Java has endured criticism for its laggard performance (relative to C++) since its birth, but the performance gap is closing

By Carmine Mangione, JavaWorld.com, 02/01/98

Page 6 of 7

C++ and Java allocate memory in much the same manner. C++ programs must explicitly release memory back to the system. One major cause of bugs in C++ programs is that programmers forget to explicitly release memory back to the system. This memory is "leaked" and will not be available until the program terminates.

In Java environments, there is a subsystem called a garbage collector that detects when a program no longer needs a piece of memory, and consequently releases it back to the system.

Performance implications: Java versus native C++ (AM)

Since the garbage collector in Java has to be able to determine which pieces of memory are no longer in use, the overhead of memory management for simple tasks is much greater in Java than C++. However, there are two advantages to the Java garbage-collection model that C++ lacks.

First, your programs are virtually immune to memory leaks.
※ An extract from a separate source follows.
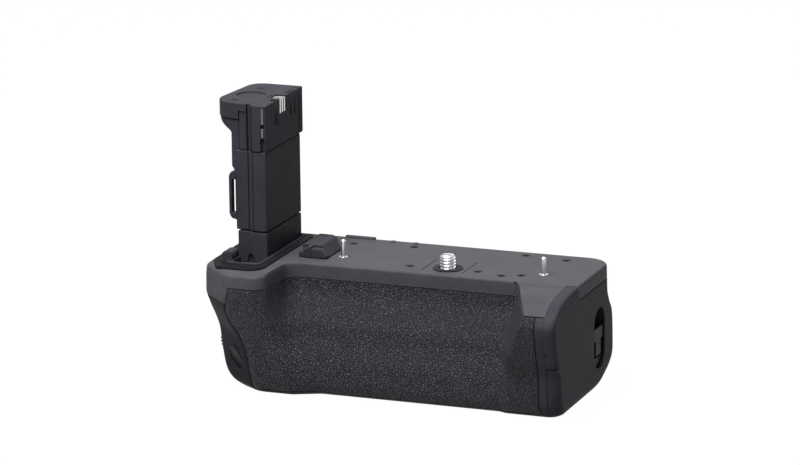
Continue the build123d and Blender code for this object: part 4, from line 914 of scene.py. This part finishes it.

Since memory leaks are a frequently occurring bug in large-scale systems, this greatly reduces development time, since you don't have to spend lengthy debugging sessions finding and squashing such leaks.

Second, memory fragmentation can be a major problem in large-scale systems. Memory fragmentation occurs when large numbers of memory allocations are made and released and can seriously hinder the long-term performance of an application. A well-written Java garbage collector can move allocated memory around and prevent fragmentation.
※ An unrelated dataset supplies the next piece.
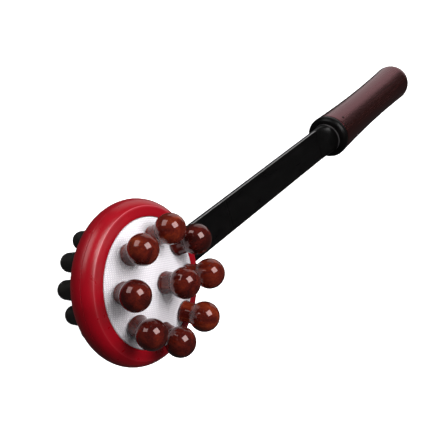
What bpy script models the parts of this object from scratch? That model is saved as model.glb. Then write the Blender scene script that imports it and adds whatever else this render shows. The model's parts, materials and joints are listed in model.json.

So, although there is an acknowledged trade-off between Java and C++ regarding memory allocation, the trade-off results in great benefits for Java at the price of the performance lost.
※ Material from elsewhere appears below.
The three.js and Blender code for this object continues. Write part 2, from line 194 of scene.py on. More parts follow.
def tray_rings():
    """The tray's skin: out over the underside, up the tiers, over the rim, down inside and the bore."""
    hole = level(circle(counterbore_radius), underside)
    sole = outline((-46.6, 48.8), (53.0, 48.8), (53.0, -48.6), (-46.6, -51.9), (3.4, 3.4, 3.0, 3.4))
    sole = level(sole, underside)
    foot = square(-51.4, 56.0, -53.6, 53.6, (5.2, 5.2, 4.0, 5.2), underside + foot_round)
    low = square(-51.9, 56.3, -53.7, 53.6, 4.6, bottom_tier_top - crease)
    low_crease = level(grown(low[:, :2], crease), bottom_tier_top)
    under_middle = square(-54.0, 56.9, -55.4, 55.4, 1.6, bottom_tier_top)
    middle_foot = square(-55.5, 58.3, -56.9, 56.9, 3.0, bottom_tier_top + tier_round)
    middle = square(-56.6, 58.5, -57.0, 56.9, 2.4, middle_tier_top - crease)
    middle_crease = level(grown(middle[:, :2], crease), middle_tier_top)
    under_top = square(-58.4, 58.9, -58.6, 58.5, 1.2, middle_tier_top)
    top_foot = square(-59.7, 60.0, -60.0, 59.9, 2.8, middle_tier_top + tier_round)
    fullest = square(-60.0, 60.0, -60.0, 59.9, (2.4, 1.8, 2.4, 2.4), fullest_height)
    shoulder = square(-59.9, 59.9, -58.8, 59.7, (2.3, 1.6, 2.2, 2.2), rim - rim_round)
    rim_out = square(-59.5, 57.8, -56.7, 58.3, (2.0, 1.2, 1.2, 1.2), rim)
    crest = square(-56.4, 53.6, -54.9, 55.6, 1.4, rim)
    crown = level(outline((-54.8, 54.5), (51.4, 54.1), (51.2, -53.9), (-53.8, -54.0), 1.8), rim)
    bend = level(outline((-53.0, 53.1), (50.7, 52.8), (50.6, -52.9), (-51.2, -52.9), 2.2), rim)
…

One problem with a garbage-collection strategy is that the garbage collector must be able to locate unused objects in memory. If the program tightly adheres to the object-oriented philosophy of containment, the process of garbage collection will be relatively cheap. If, however, the programmer users a procedural approach, it will be difficult for the garbage collector to figure out which objects are not in use due to the complexity of uses relationships.

Real-world example (AM)

Allocating and freeing 10 million 32-bit integers took 0.812 seconds in C++ and 1.592 seconds in Java. This example detects the overhead of the Java allocation system. Even with all of the extra work that the garbage collector has to do, Java's performance in this area is reasonable when compared with C++.

Accessing System Resources (ASR)

In addition to allocating memory, a program requires access to system services such as drawing, sound playing, and window-management routines. Traditional C++ programs access these services through the use of system services APIs. These APIs are unique to each platform forcing the developer to make extensive modifications when porting applications.

Java programs access system services through a single API on all platforms. Each platform contains peer interfaces that map the Java calls to the ones that are available on the platform.

Performance implications: Java versus native C++ (ASR)

In general, the overhead of a call to the system service vastly outweighs the cost of a peer interface in Java. Java programs that use system services perform as well as native C++ programs.